NHL 17 - Xbox One Review


I am not a sports fan, at least not when it comes to the sports genre with video games. I grew up playing various sports and still have a healthy appreciation for athletics, but when it comes to video games, I am less interested. That changed a few years back when I reviewed NHL 15. It had been years since I had played a non-racing sports game (though I did play a golf game or two over the years). I loved NHL 15 and last year, with NHL 16 being among the best NHL games ever, NHL 17 has some serious shoes to fill.

I had recently been talking to Nick, who is a big fan of the annual sports games that EA and a few other studios put out, about the last few releases of NHL and since I skipped last year's release, I was commenting at how great the improvements are. From the speed, photo-realistic graphics, control, seamless integration between live action and CGI, to the incredibly robust career / franchise mode and its extremely detailed stat tracking, NHL 17 is a massive leap over the wonderful NHL 15. Nick and I were talking and he pointed out that while he was impressed with NHL 17, he was not quite as gobsmacked as I was, because last year's release of NHL was where a lot of these features were implemented. That did nothing to diminish the charm and awe that I have for NHL 17, as it is a rock solid entry.


I do have to argue one point though, and it is not in NHL 17's favor. See, I boosted the difficulty up really way super high to its maximum difficulty setting. Then I set the periods to 20-minute lengths (otherwise periods last 5 minutes, or a simulated 20 minutes). Then I fired up career mode, set it to 25 seasons (the maximum length for a career) and off I went, because glutton for punishment. Except not punishment, at least not in the sense that things are difficult for me. My first game as the Detroit Red Wings, at the end of the second period against the San Jose Sharks, had the Sharks at a cool 2 points, with about a dozen shots on goal. The Red Wings? Rocking along at 24 goals, with what must be about three million shots on goal.
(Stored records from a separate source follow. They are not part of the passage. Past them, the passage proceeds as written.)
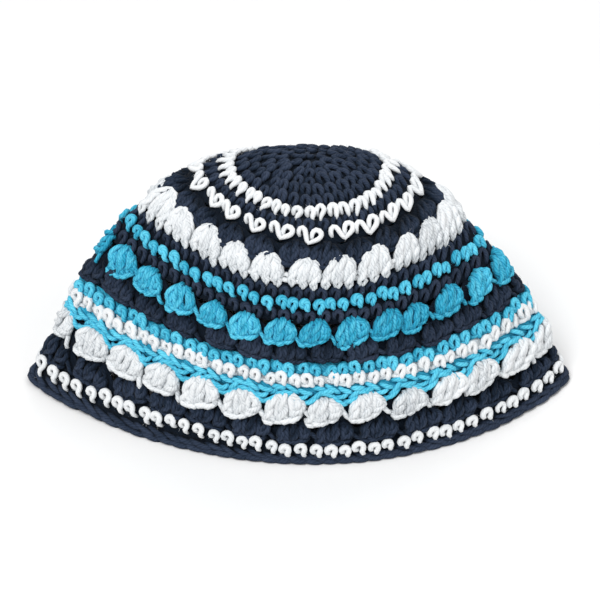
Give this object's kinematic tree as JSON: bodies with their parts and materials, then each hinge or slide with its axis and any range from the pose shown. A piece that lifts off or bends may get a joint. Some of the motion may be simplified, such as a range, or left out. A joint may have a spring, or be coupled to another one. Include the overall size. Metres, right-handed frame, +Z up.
{
  "type": "crocheted skullcap",
  "caption": "Close-fitting dome cap crocheted in thick navy, white and blue yarn, in rounds of dots and shells from a plain crown to a dotted rim.",
  "frame": {"origin": "Centre of the bounding box in X and Y, at the level of the rim that the cap stands on.", "axes": "+X to the right along the wide side of the pressed cap, +Z up from the rim to the crown, and the front that the picture shows faces -Y."},
  "size_m": [0.2432, 0.1344, 0.0987],
  "materials": {
    "navy_yarn": "matte cotton yarn, dark navy",
    "white_yarn": "matte cotton yarn, white",
    "blue_yarn": "matte cotton yarn, bright sky blue"
  },
  "bodies": {
    "root": {"crown_disc": "navy_yarn", "first_white_round": "white_yarn", "crown_navy_round": "navy_yarn", "second_white_round": "white_yarn", "upper_navy_shells": "navy_yarn", "upper_white_shells": "white_yarn", "navy_round_above_dots": "navy_yarn", "blue_dotted_round": "blue_yarn", "navy_round_below_dots": "navy_yarn", "blue_shells": "blue_yarn", "middle_navy_shells": "navy_yarn", "upper_blue_round": "blue_yarn", "white_round": "white_yarn", "lower_blue_round": "blue_yarn", "lower_white_shells": "white_yarn", "lower_navy_shells": "navy_yarn", "white_dotted_round": "white_yarn", "rim_edging": "navy_yarn"}
  },
  "joints": []
}
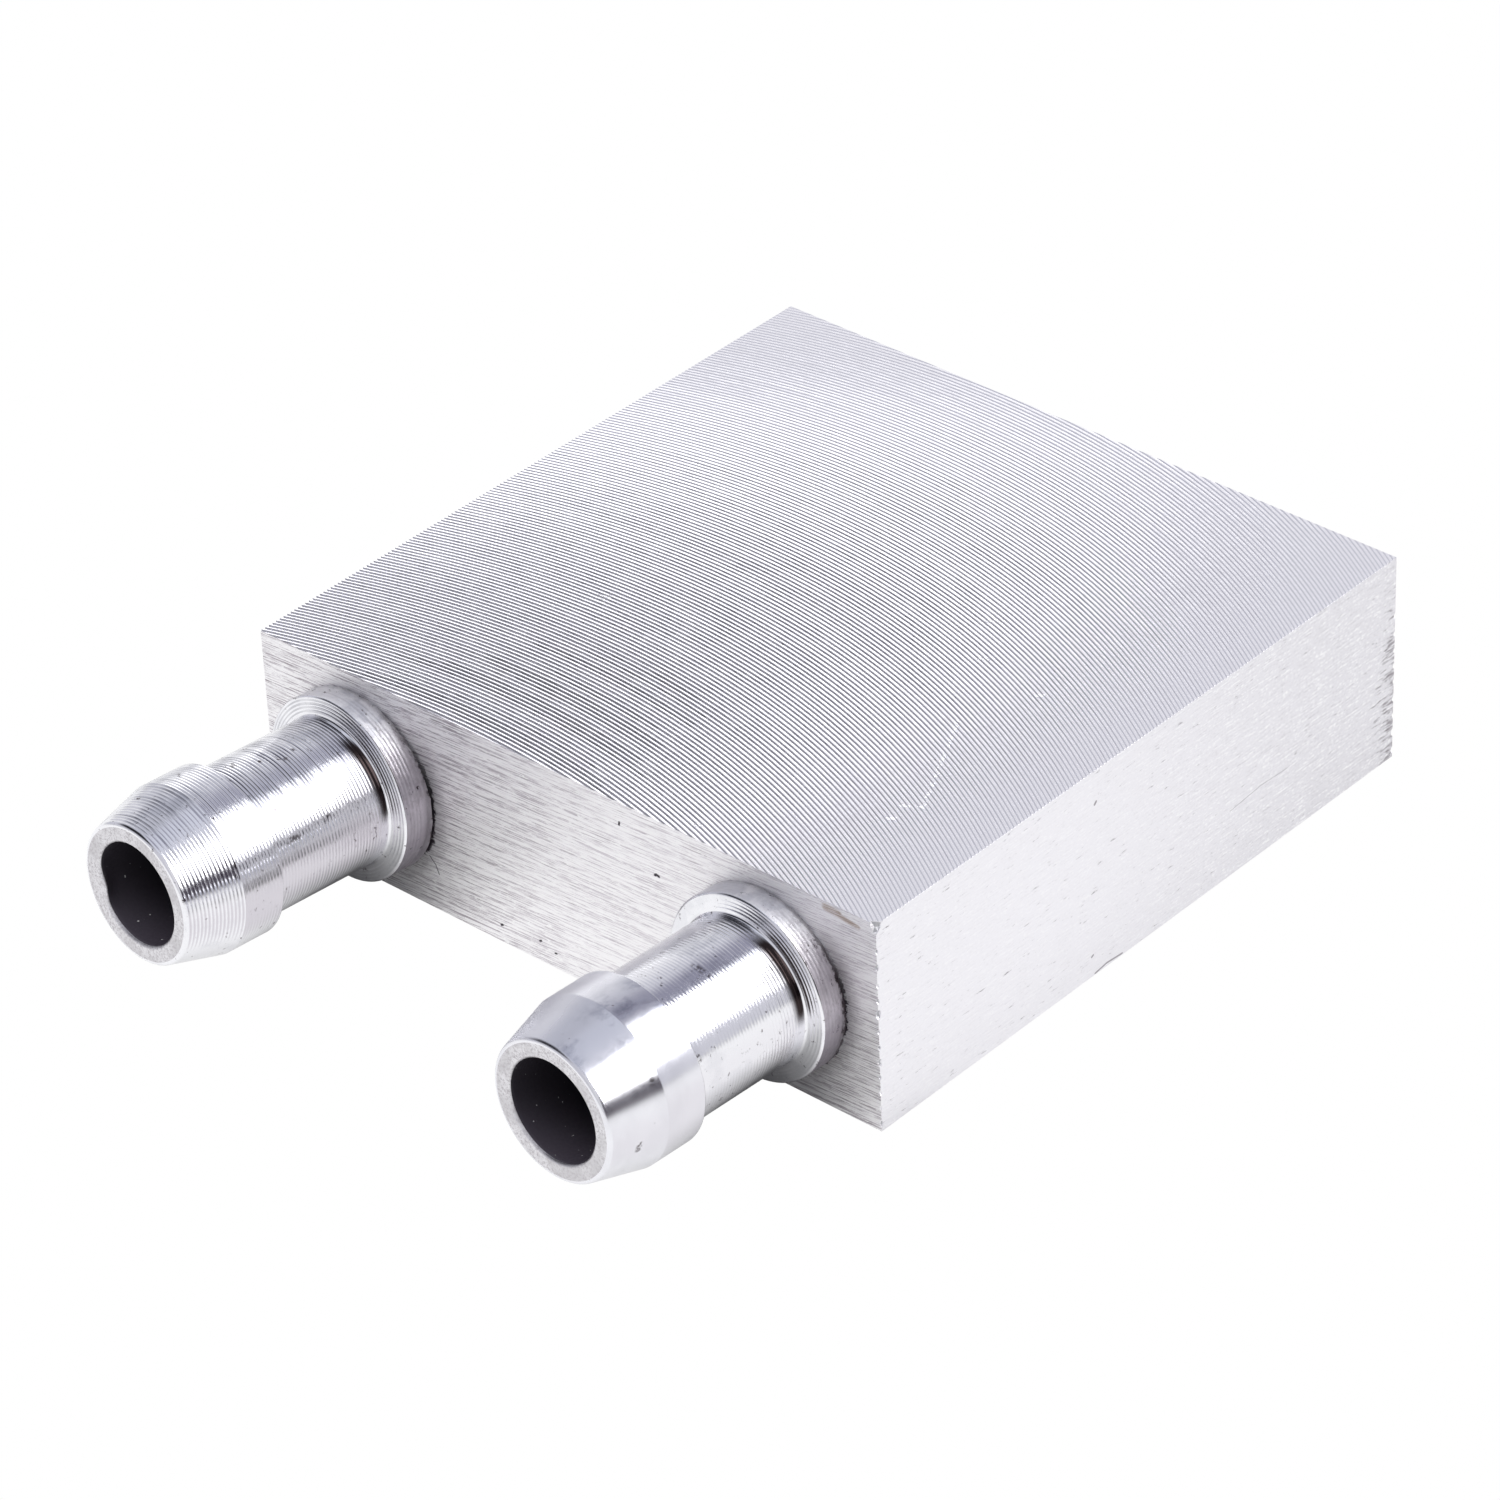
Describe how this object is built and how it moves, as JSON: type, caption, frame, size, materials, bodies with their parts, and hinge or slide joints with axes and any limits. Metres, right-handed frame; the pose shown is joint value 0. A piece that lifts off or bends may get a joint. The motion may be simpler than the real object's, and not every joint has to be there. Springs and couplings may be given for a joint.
{
  "type": "liquid cooling cold plate",
  "caption": "Square aluminium liquid cooling plate with a fly-cut contact face, a winding inner channel and turned hose barbs side by side in one edge.",
  "frame": {"origin": "centre of the underside, which the plate rests on", "axes": "+Z from the underside to the machined contact face; the hose barbs point towards -Y; +X along the front face from the inlet to the outlet"},
  "size_m": [0.04, 0.0549, 0.012],
  "materials": {
    "block_aluminium": "fly-cut top, linished sides",
    "cover_aluminium": "milled satin",
    "barb_aluminium": "turned bright with fine rings",
    "sealant": "matt"
  },
  "bodies": {
    "root": {"channel_block": "block_aluminium", "cover_plate": "cover_aluminium", "inlet_barb": "barb_aluminium", "outlet_barb": "barb_aluminium", "inlet_seal": "sealant", "outlet_seal": "sealant"}
  },
  "joints": []
}
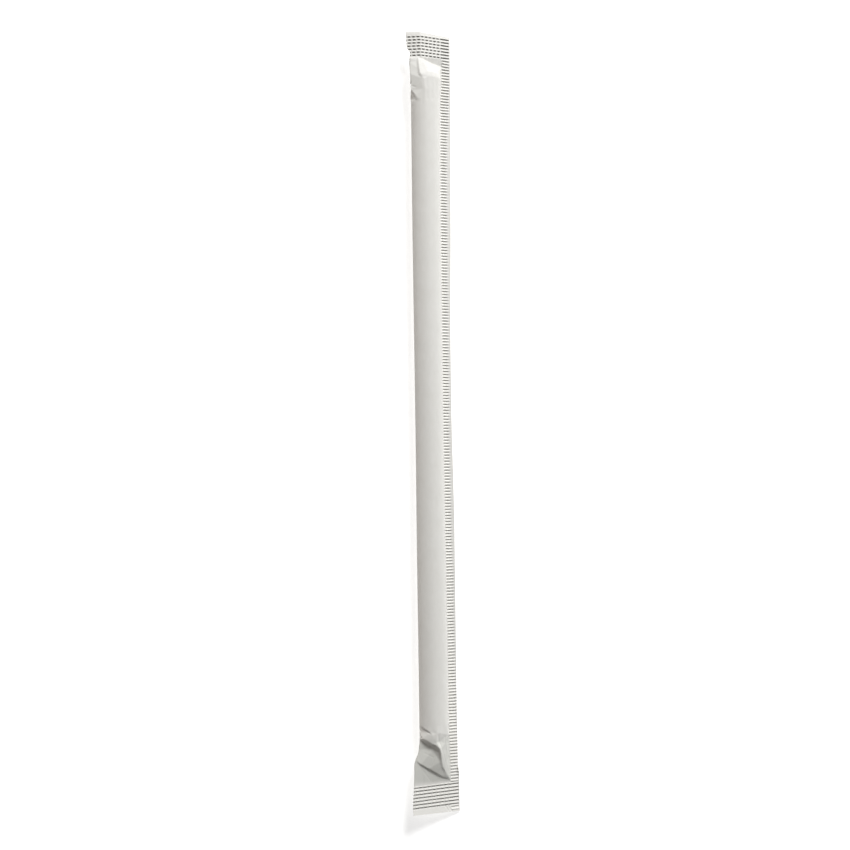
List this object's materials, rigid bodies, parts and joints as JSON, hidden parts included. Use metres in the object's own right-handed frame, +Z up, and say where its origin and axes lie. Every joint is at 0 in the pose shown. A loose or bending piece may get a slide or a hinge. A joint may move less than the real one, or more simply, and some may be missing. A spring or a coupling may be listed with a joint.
{
  "type": "wrapped drinking straw",
  "caption": "Drinking straw sealed in a plain white paper sleeve with a crimped seal down one side and across both ends.",
  "frame": {"origin": "on the table, under the middle of the lying pack", "axes": "+Y along the straw towards the end with the shorter seal, +Z up off the table, +X towards the side where the long crimped seal lies"},
  "size_m": [0.0138, 0.2326, 0.006],
  "materials": {
    "sleeve_paper": "thin bleached machine-glazed paper, satin"
  },
  "bodies": {
    "root": {"wrapped_straw": "sleeve_paper"}
  },
  "joints": []
}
The moral of the story? NHL 17, when set to 20-minute periods, is not a hard game; just a long one. I ended up quitting the game, deleting my save content (thus restarting from factory default) and restarting with shorter periods because it was way too easy to get double and triple hat-tricks. Completely unrealistic.

There are a glut of different modes to choose from, so if you are a fan of the engine and overall game, there is no lack of things to do. Franchise mode, career mode, ultimate team, draft champions and several different online options. A bevy of features and sliders can be tweaked to customize the experience, so while the out of the box game is not terribly hard in and of itself, you can tweak the game in so many ways that the end experience can be just about whatever you want it to be.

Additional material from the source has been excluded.